In the following example:
- Queue length histograms collect for swp1 through swp50 every second.
- The results write to the
/var/lib/cumulus/histogram_stats
snapshot file. - When the queue length reaches 500 bytes, the system sends a message to the
/var/log/syslog
file and collects additional data; buffer occupancy and all packets per port. - Buffer occupancy data writes to the
/var/lib/cumulus/buffer_stats
snapshot file and all packets per port data writes to the/var/lib/cumulus/all_packet_stats
snapshot file. - In addition, packet drops on swp1 through swp50 collect every two seconds. If the number of packet drops is greater than 100, the monitor writes the results to the
/var/lib/cumulus/discard_stats
snapshot file and sends a message to the/var/log/syslog
file.
monitor.port_group_list = [histogram_pg,discards_pg]
monitor.histogram_pg.port_set = swp1-swp50
monitor.histogram_pg.stat_type = buffer
monitor.histogram_pg.cos_list = [0]
monitor.histogram_pg.trigger_type = timer
monitor.histogram_pg.timer = 1s
monitor.histogram_pg.action_list = [snapshot,collect,log]
monitor.histogram_pg.snapshot.file = /var/lib/cumulus/histogram_stats
monitor.histogram_pg.snapshot.file_count = 64
monitor.histogram_pg.histogram.minimum_bytes_boundary = 960
monitor.histogram_pg.histogram.histogram_size_bytes = 12288
monitor.histogram_pg.histogram.sample_time_ns = 1024
monitor.histogram_pg.log.queue_bytes = 500
monitor.histogram_pg.collect.queue_bytes = 500
monitor.histogram_pg.collect.port_group_list = [buffers_pg,all_packet_pg]
monitor.buffers_pg.port_set = swp1-swp50
monitor.buffers_pg.stat_type = buffer
monitor.buffers_pg.action_list = [snapshot]
monitor.buffers_pg.snapshot.file = /var/lib/cumulus/buffer_stats
monitor.buffers_pg.snapshot.file_count = 8
monitor.all_packet_pg.port_set = swp1-swp50
monitor.all_packet_pg.stat_type = packet_all
monitor.all_packet_pg.action_list = [snapshot]

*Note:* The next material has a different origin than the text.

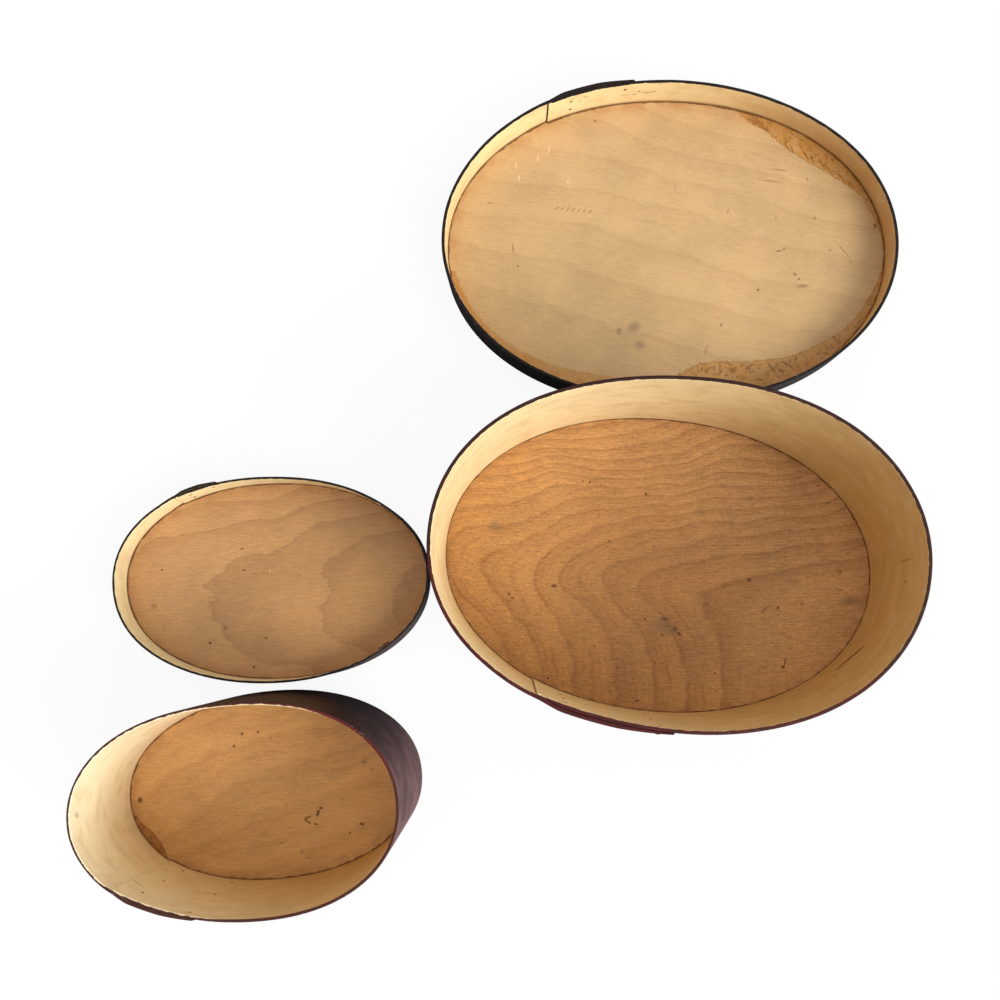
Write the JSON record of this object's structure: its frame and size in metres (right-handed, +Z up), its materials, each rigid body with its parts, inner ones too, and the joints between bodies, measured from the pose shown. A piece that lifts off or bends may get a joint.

monitor.all_packet_pg.snapshot.file = /var/lib/cumulus/all_packet_stats
monitor.all_packet_pg.snapshot.file_count = 8
monitor.discards_pg.port_set = swp1-swp50
monitor.discards_pg.stat_type = packet
monitor.discards_pg.action_list = [snapshot,log]
monitor.discards_pg.trigger_type = timer
monitor.discards_pg.timer = 2s
monitor.discards_pg.log.packet_error_drops = 100
monitor.discards_pg.snapshot.packet_error_drops = 100
monitor.discards_pg.snapshot.file = /var/lib/cumulus/discard_stats
monitor.discards_pg.snapshot.file_count = 16
Certain actions require additional settings. For example, if you specify the snapshot
action, a snapshot file is also required. If you specify the log
action, a log threshold is also required. See action_list for additional settings required for each action.
Example Snapshot File
A snapshot action writes a snapshot of the current state of the ASIC to a file. Because parsing the file and finding the information can be tedious, you can use a third-party analysis tool to analyze the data in the file. The following example shows a snapshot of queue lengths.

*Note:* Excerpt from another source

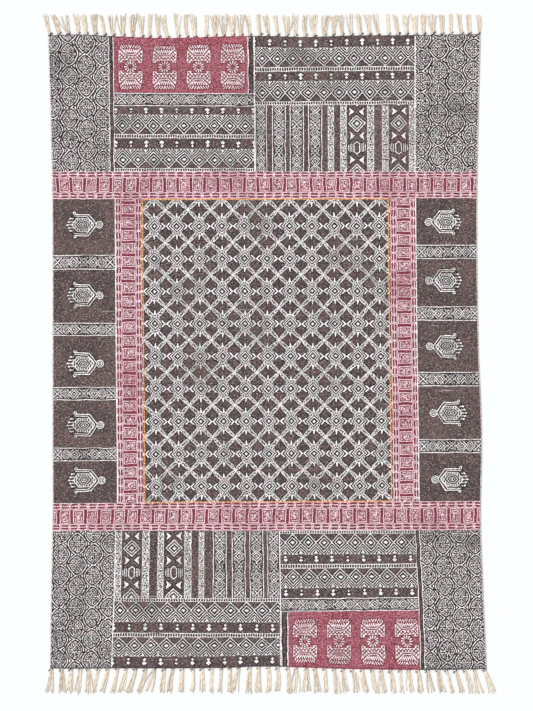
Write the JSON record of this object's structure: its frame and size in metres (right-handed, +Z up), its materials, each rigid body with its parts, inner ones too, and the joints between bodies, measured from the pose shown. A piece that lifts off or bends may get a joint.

{"timestamp_info": {"start_datetime": "2017-03-16 21:36:40.775026", "end_datetime": "2017-03-16 21:36:40.775848"}, "buffer_info": null, "packet_info": null, "histogram_info": {"swp2": {"0": 55531}, "swp32": {"0": 48668}, "swp1": {"0": 64578}}}
Example Log Message
A log action writes out the ASIC state to the /var/log/syslog
file. In the following example, when the size of the queue reaches 500 bytes, the system sends this message to the /var/log/syslog
file:
2018-02-26T20:14:41.560840+00:00 cumulus asic-monitor-module INFO: 2018-02-26 20:14:41.559967: Egress queue(s) greater than 500 bytes in monitor port group histogram_pg.